SOURCE MATERIAL:
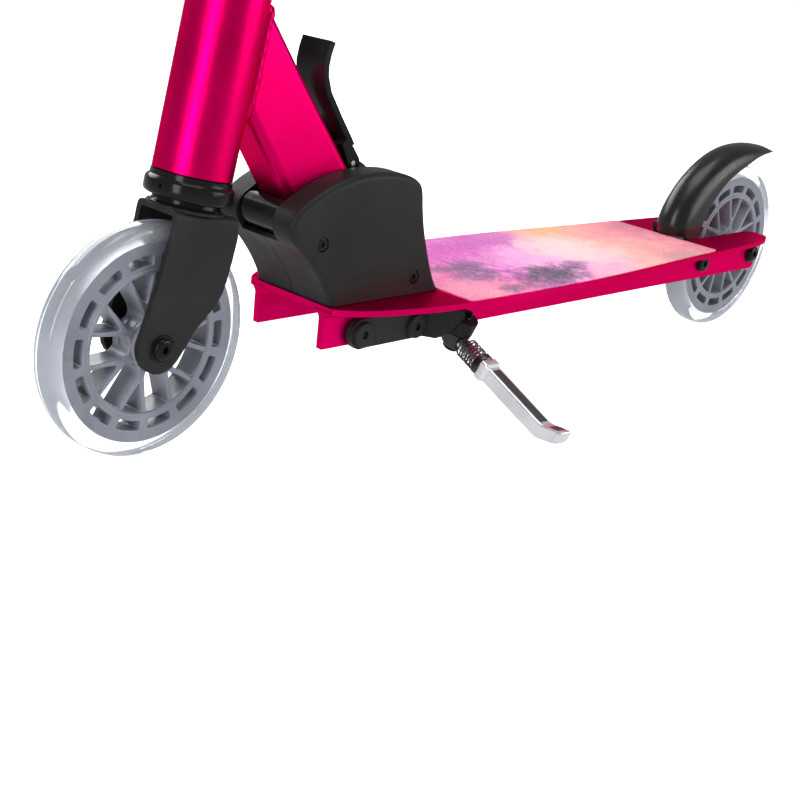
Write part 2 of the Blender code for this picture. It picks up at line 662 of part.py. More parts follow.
# The tube's lower end is cut back so that it swings clear of the covers' front wall.
swing = [(-8, -9.4), (-14, -2.6), (-21, 2.4), (-38.3, 9.6), (-52.4, 13.8), (-66, 17.2),
         (-72, -20), (-12, -26)]
cut(frame, prism("swing", [(PX + a, PZ + b) for a, b in swing], -20, 20, PINK))
PIN_DIR = Vector((cos(radians(PIN_ANGLE)), 0, sin(radians(PIN_ANGLE))))
PIN_SIDE = Vector((-PIN_DIR.z, 0, PIN_DIR.x))
pin_at = Vector((PX, 0, PZ)) + PIN_DIR * PIN_AT
slot_loop = []
for sign, centre in ((1, PIN_AT + 3.2), (-1, PIN_AT)):
    for step in range(5):
        ang = radians(-90 + 45 * step)
        p = Vector((PX, 0, PZ)) + PIN_DIR * (centre + sign * 3.0 * cos(ang)) \
            + PIN_SIDE * (sign * 3.0 * sin(ang))
        slot_loop.append((p.x, p.z))
cut(frame, prism("pin_slot", slot_loop, -20, 20, PINK))
shade(frame)
rod("latch_pin", (pin_at.x, -19.4, pin_at.z), (pin_at.x, 19.4, pin_at.z), PIN_R, STEEL, 14,
    tuple(pin_at))

back = [(524.0, 250.0), (526.2, 243.0), (527.4, 235.4), (526.6, 227.4), (522.4, 217.0),
        (511.0, 201.6), (501.0, 189.0), (497.0, 183.6)]
blade = back + offset_line(back, -4.0)[::-1]
LEVER_O = (LEVER_PIVOT[0], 0.0, LEVER_PIVOT[1])
lever = prism("fold_lever", blade, -LEVER_HALF, LEVER_HALF, GLOSS, origin=LEVER_O)
arm = [(501.6, 189.2), (494.2, 184.0)] \
    + arc(LEVER_PIVOT[0], LEVER_PIVOT[1], 5.4, 150, 300, 7) + [(504.2, 186.0)]
for side in (1, -1):
    union(lever, prism("arm", arm, *sorted((side * 4.7, side * LEVER_HALF)), GLOSS))
cut(lever, rod("hole", (LEVER_PIVOT[0], -15, LEVER_PIVOT[1]),
               (LEVER_PIVOT[0], 15, LEVER_PIVOT[1]), 2.3, GLOSS, 12))
shade(lever, 50)
rod("fold_lever_pin", (LEVER_PIVOT[0], -12.2, LEVER_PIVOT[1]),
    (LEVER_PIVOT[0], 12.2, LEVER_PIVOT[1]), 2.0, STEEL, 12)

# ---- rear axle, fender brake and its spring ----
axle_bolt("rear_axle", REAR_AXLE, FLANGE_Y, FLANGE_T, 8.6, GLOSS)
hex_nut("rear_axle_nut", 0.0, WHEEL_R, -FLANGE_Y, STEEL)
FX, FZ = FENDER_BOLT
lathe("fender_bolt", [(0, -FLANGE_Y - 7), (4.0, -FLANGE_Y - 7), (4.0, FLANGE_Y + GAP),
                      (7.0, FLANGE_Y + GAP), (7.0, FLANGE_Y + 2.4), (5.4, FLANGE_Y + 3.4),
                      (2.6, FLANGE_Y + 3.4), (2.6, FLANGE_Y + 1.4), (0, FLANGE_Y + 1.4)],
      (FX, 0, FZ), (0, 1, 0), GLOSS, 14)
hex_nut("fender_nut", FX, FZ, -FLANGE_Y, STEEL)

CREST = [(91.0, 89.6), (93.0, 98.0), (90.0, 109.0), (83.0, 120.6), (70.0, 134.4),
         (53.0, 146.4), (33.0, 156.0), (12.0, 161.4), (-10.0, 162.8), (-32.0, 160.8),
         (-47.0, 157.0), (-56.5, 153.6)]
EDGE = [(64.0, 89.6), (63.6, 93.0), (61.5, 99.0), (58.0, 106.0), (51.5, 117.0),
        (42.0, 127.4), (31.0, 135.6), (19.0, 141.8), (5.0, 147.4), (-10.0, 152.2),
        (-28.0, 154.8), (-49.0, 154.6)]


def fender_ring(index, inner):
    """Arched cross-section between the side edges and the crest."""
    (cx, cz), (ex, ez) = CREST[index], EDGE[index]
    width = FENDER_HALF * (1.0 if index < 9 else (0.93, 0.78, 0.42)[index - 9])
    dx, dz = cx - ex, cz - ez
    height = sqrt(dx * dx + dz * dz)
    if inner:
        width -= 3.0
        height = max(height - 3.0, 0.6)
    size = sqrt(dx * dx + dz * dz)
    out = []
    for step in range(11):
        t = pi * step / 10
        y = -width * cos(t) if abs(cos(t)) < 0.99 else -width * (1 if cos(t) > 0 else -1)
        rise = height * min(1.0, (sin(t) ** 0.62 if sin(t) > 0 else 0.0))
        out.append((ex + dx / size * rise, y, ez + dz / size * rise))
    return out


sections = []
for index in range(len(CREST)):
    sections.append(fender_ring(index, False) + fender_ring(index, True)[::-1])
FENDER_O = (FX, 0.0, FZ)
fender = loft("fender", sections, BLACK, FENDER_O)
for side in (1, -1):
    ear = [(66.0, 96.0), (86.0, 96.0), (85.0, 90.0), (82.0, 88.4), (82.0, 79.0)]
    ear += arc(FX, FZ, 8.0, 50, -200, 10) + [(66.0, 84.0)]
    union(fender, prism("ear", ear, *sorted((side * 13.0, side * FENDER_HALF)), BLACK))
cut(fender, rod("hole", (FX, -30, FZ), (FX, 30, FZ), 4.3, BLACK, 14))
shade(fender, 50)
spring("fender_spring", (FX, 18.4, FZ), (0, 1, 0), 6.4, 0.8, 3.5, 8.0, STEEL)

# ---- kickstand ----
H = Vector(STAND_PIVOT)
OUTWARD = Vector(STAND_OUT).normalized()
HINGE = OUTWARD.cross(Vector((-1, 0, 0))).normalized()
SIDEWAY = HINGE.cross(OUTWARD)
bar = [(425.0, 57.4), (488.0, 57.0)] + arc(492.6, 66.7, 10.6, -100, 100, 8)[1:] \
    + [(484.0, 77.4), (425.0, 77.4)]
stand = prism("kickstand_bracket", bar, 33.6, 38.8, BLACK)
arm = []
for x, y_low, y_high, z_low, z_high in ((434, 33.6, 38.8, 57.4, 77.4),
                                        (424, 34.4, 43.0, 55.6, 77.0),
                                        (412, 36.0, 51.5, 61.6, 75.5),
                                        (400, 38.5, 53.0, 63.4, 74.5)):
    arm.append([(x, y_low, z_low), (x, y_high, z_low), (x, y_high, z_high),
                (x, y_low, z_high)])
union(stand, loft("arm", arm, BLACK))
# A thin wall runs out from the plate in front of the hinge and hides it.
front = [(433.2, 38.0, 77.0), (417.0, 60.0, 79.0), (418.6, 57.8, 71.0), (425.1, 49.0, 58.5),
         (433.2, 38.0, 57.6)]
union(stand, loft("hood", [front, [(x - 2.4, y - 1.8, z) for x, y, z in front]], BLACK))
union(stand, rod("boss", H + HINGE * 1.2, H + HINGE * 12.0, 9.4, BLACK, 18))
cut(stand, rod("hole", H - HINGE * 20, H + HINGE * 20, 3.4, BLACK, 14),
    rod("under", H + HINGE * 0.9, H - HINGE * 30, 16.0, BLACK, 18))
for x, z in ((492.6, 66.7), (442.0, 66.0)):
    cut(stand, rod("hole", (x, 20, z), (x, 60, z), 4.3, BLACK, 14))
shade(stand)
for index, (x, z) in enumerate(((492.6, 66.7), (442.0, 66.0))):
    lathe("bracket_bolt_%d" % (index + 1),
          [(0, 27.0), (4.0, 27.0), (4.0, 39.1), (8.4, 39.1), (8.4, 41.0), (6.4, 42.6),
           (3.0, 42.6), (3.0, 40.4), (0, 40.4)], (x, 0, z), (0, 1, 0), GLOSS, 18)
lathe("kickstand_pivot_bolt",
      [(0, -14.0), (6.0, -14.0), (6.0, -10.4), (3.1, -10.4), (3.1, 13.6), (0, 13.6)],
      H, HINGE, GLOSS, 14)
STAND_O = tuple(H)
leg = rod("kickstand_leg", H - HINGE * 10.0, H + HINGE * 0.6, 8.8, SILVER, 18, STAND_O)


def bar_section(t, half, lift=0.0, push=0.0):
    mid = H - HINGE * 4.7 + OUTWARD * (t + push) + Vector((0, 0, lift))
    out = []
    for a, b in rounded(half, -half, half, half * 0.28, 1):
        out.append(tuple(mid + SIDEWAY * a + HINGE * b))
    return out


shank = rod("shank", H - HINGE * 4.7 + OUTWARD * 2, H - HINGE * 4.7 + OUTWARD * 36, 4.6,
            SILVER, 14)
cap = rod("cap", H - HINGE * 4.7 + OUTWARD * 27.2, H - HINGE * 4.7 + OUTWARD * 33.0, 8.2,
          SILVER, 18)
bar_low = [bar_section(t, half) for t, half in ((32.5, 7.6), (37.5, 7.6), (40, 6.6),
                                                (90, 6.4))]
tip = []
for t, lift in ((96, 1.2), (103, 4.2), (112, 8.4)):
    tip.append(bar_section(t, 6.2, lift))
union(leg, shank, cap, loft("square", bar_low + tip, SILVER))
cut(leg, rod("hole", H - HINGE * 20, H + HINGE * 20, 3.4, SILVER, 14))
shade(leg)
spring("kickstand_spring", H - HINGE * 4.7 + OUTWARD * 10.6, OUTWARD, 7.0, 0.9, 5.5, 15.4,
       BLACK, STAND_O)
foot = H - HINGE * 4.7 + OUTWARD * 112.4 + Vector((0, 0, 8.4))
foot_in = [tuple(foot + SIDEWAY * a + HINGE * b) for a, b in rounded(6.2, -6.2, 6.2, 1.8, 1)]
foot_out = [tuple(foot + OUTWARD * 5.0 + Vector((0, 0, 2.6)) + SIDEWAY * a + HINGE * b)
            for a, b in rounded(5.4, -5.4, 5.4, 1.8, 1)]
shade(loft("kickstand_foot", [foot_in, foot_out], RUBBER, STAND_O), 50)
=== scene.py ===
"""Looks of a folding kick scooter: clear wheels, pink metallic frame, black hinge covers.

Shapes are given in millimetres measured from the rear axle (x forward, y left, z up) and
are moved into the frame's metres when each piece is made.
"""

import json
from math import asin, cos, degrees, pi, radians, sin, sqrt

import bmesh
import bpy
from mathutils import Matrix, Vector
from mathutils.geometry import delaunay_2d_cdt

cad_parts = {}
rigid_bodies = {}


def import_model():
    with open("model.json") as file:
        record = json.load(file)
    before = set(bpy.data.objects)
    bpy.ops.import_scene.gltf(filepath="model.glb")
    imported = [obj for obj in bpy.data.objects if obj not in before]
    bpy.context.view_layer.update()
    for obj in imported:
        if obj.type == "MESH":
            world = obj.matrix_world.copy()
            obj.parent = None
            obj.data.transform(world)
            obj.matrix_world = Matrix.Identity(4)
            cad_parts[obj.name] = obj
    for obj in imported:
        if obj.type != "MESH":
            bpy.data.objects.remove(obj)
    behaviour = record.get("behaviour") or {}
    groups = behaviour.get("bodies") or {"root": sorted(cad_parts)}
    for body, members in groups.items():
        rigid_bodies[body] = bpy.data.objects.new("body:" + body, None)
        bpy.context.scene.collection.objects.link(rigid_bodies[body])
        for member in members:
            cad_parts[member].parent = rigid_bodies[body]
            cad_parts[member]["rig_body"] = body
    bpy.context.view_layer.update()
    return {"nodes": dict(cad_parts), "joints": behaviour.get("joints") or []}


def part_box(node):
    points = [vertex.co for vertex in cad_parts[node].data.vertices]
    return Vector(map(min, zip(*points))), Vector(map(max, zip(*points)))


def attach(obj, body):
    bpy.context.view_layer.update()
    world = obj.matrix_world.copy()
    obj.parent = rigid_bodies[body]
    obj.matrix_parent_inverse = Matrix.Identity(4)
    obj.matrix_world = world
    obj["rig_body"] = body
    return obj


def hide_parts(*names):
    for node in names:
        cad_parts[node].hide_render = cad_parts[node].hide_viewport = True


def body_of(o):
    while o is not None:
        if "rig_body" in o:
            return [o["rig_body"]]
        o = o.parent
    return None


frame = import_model()
JOINTS = {joint["name"]: joint for joint in frame["joints"]}

# ---- places taken from the frame ----
MM = 0.001
REAR = Vector(JOINTS["rear_wheel_spin"]["pos_m"])
FRONT = Vector(JOINTS["front_wheel_spin"]["pos_m"])
SHIFT = REAR.x / MM
AXLE_Z = REAR.z / MM
WHEELBASE = (FRONT.x - REAR.x) / MM
STEER_AT = Vector(JOINTS["steer"]["pos_m"]) / MM - Vector((SHIFT, 0, 0))
AXIS_S = Vector(JOINTS["steer"]["axis"]).normalized()
AXIS_U = Vector((AXIS_S.z, 0, -AXIS_S.x))
PIVOT = Vector(JOINTS["fold"]["pos_m"]) / MM - Vector((SHIFT, 0, 0))
LEVER_AT = Vector(JOINTS["fold_lever_pull"]["pos_m"]) / MM - Vector((SHIFT, 0, 0))
FENDER_AT = Vector(JOINTS["fender_brake"]["pos_m"]) / MM - Vector((SHIFT, 0, 0))
STAND_AT = Vector(JOINTS["kickstand_fold"]["pos_m"]) / MM - Vector((SHIFT, 0, 0))
HINGE = Vector(JOINTS["kickstand_fold"]["axis"]).normalized()
STEER_S = 99.6

# ---- driving sizes (mm, degrees) ----
WHEEL_R = 72.5
TYRE_HALF = 9.0
CORE_R = 62.2
CORE_HALF = 8.7
SPOKE_HALF = 8.5
PETALS, SLOTS, SLOT_CORNER = 7, 14, 1.4
HEAD_R, HEAD_LOW, HEAD_HIGH = 24.2, 99.6, 220.0
COLUMN_R, TBAR_R, BAR_R = 17.0, 14.2, 11.0
BAR_S, BAR_HALF = 788.0, 200.0
DECK_TOP, DECK_T = 87.5, 4.0
FLANGE_Y, FLANGE_T, FLANGE_LOW = 33.3, 5.0, 58.8
SLOT_HALF, SLOT_FRONT = 17.5, 84.0
TUBE_HALF = 16.0
COVER_Y, COVER_WALL = 36.0, 3.0
FENDER_HALF = 16.8
PIN_R, PIN_AT, PIN_ANGLE = 2.6, 44.0, 158.0
EAR_U = -27.5
OUTWARD = Vector((6.0, 86.0, -36.0)).normalized()
SIDEWAY = HINGE.cross(OUTWARD)
Y = Vector((0, 1, 0))
FLOOR_GLOW = 0.72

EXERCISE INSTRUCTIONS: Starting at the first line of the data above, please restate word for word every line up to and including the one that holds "(LEVER_PIVOT[0], 12.2, LEVER_PIVOT[1]), 2.0, STEEL, 12)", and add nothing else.

ANSWER FOR THE TASK:
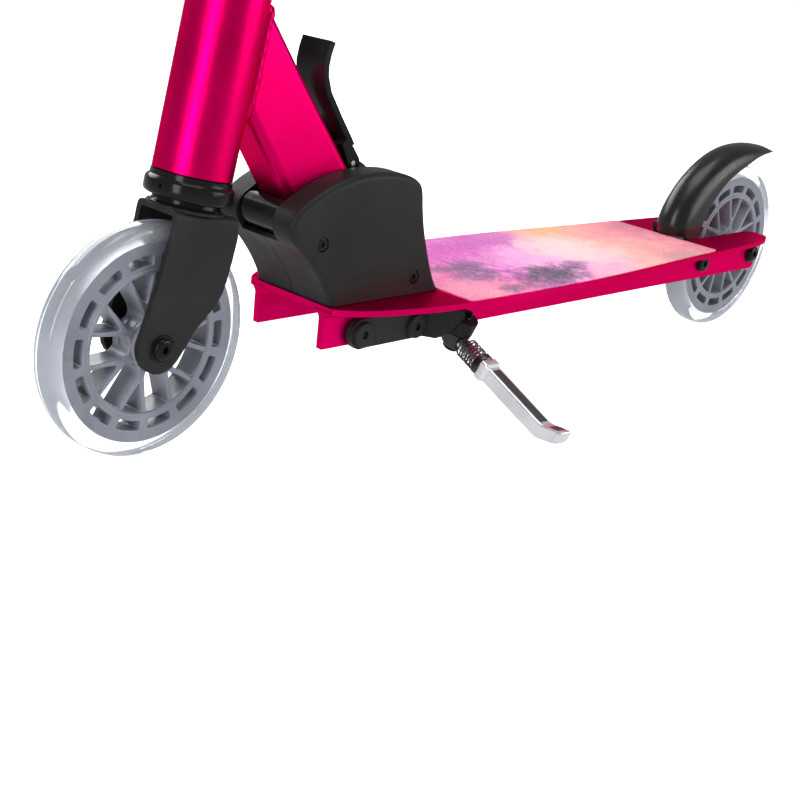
Write part 2 of the Blender code for this picture. It picks up at line 662 of part.py. More parts follow.
# The tube's lower end is cut back so that it swings clear of the covers' front wall.
swing = [(-8, -9.4), (-14, -2.6), (-21, 2.4), (-38.3, 9.6), (-52.4, 13.8), (-66, 17.2),
         (-72, -20), (-12, -26)]
cut(frame, prism("swing", [(PX + a, PZ + b) for a, b in swing], -20, 20, PINK))
PIN_DIR = Vector((cos(radians(PIN_ANGLE)), 0, sin(radians(PIN_ANGLE))))
PIN_SIDE = Vector((-PIN_DIR.z, 0, PIN_DIR.x))
pin_at = Vector((PX, 0, PZ)) + PIN_DIR * PIN_AT
slot_loop = []
for sign, centre in ((1, PIN_AT + 3.2), (-1, PIN_AT)):
    for step in range(5):
        ang = radians(-90 + 45 * step)
        p = Vector((PX, 0, PZ)) + PIN_DIR * (centre + sign * 3.0 * cos(ang)) \
            + PIN_SIDE * (sign * 3.0 * sin(ang))
        slot_loop.append((p.x, p.z))
cut(frame, prism("pin_slot", slot_loop, -20, 20, PINK))
shade(frame)
rod("latch_pin", (pin_at.x, -19.4, pin_at.z), (pin_at.x, 19.4, pin_at.z), PIN_R, STEEL, 14,
    tuple(pin_at))

back = [(524.0, 250.0), (526.2, 243.0), (527.4, 235.4), (526.6, 227.4), (522.4, 217.0),
        (511.0, 201.6), (501.0, 189.0), (497.0, 183.6)]
blade = back + offset_line(back, -4.0)[::-1]
LEVER_O = (LEVER_PIVOT[0], 0.0, LEVER_PIVOT[1])
lever = prism("fold_lever", blade, -LEVER_HALF, LEVER_HALF, GLOSS, origin=LEVER_O)
arm = [(501.6, 189.2), (494.2, 184.0)] \
    + arc(LEVER_PIVOT[0], LEVER_PIVOT[1], 5.4, 150, 300, 7) + [(504.2, 186.0)]
for side in (1, -1):
    union(lever, prism("arm", arm, *sorted((side * 4.7, side * LEVER_HALF)), GLOSS))
cut(lever, rod("hole", (LEVER_PIVOT[0], -15, LEVER_PIVOT[1]),
               (LEVER_PIVOT[0], 15, LEVER_PIVOT[1]), 2.3, GLOSS, 12))
shade(lever, 50)
rod("fold_lever_pin", (LEVER_PIVOT[0], -12.2, LEVER_PIVOT[1]),
    (LEVER_PIVOT[0], 12.2, LEVER_PIVOT[1]), 2.0, STEEL, 12)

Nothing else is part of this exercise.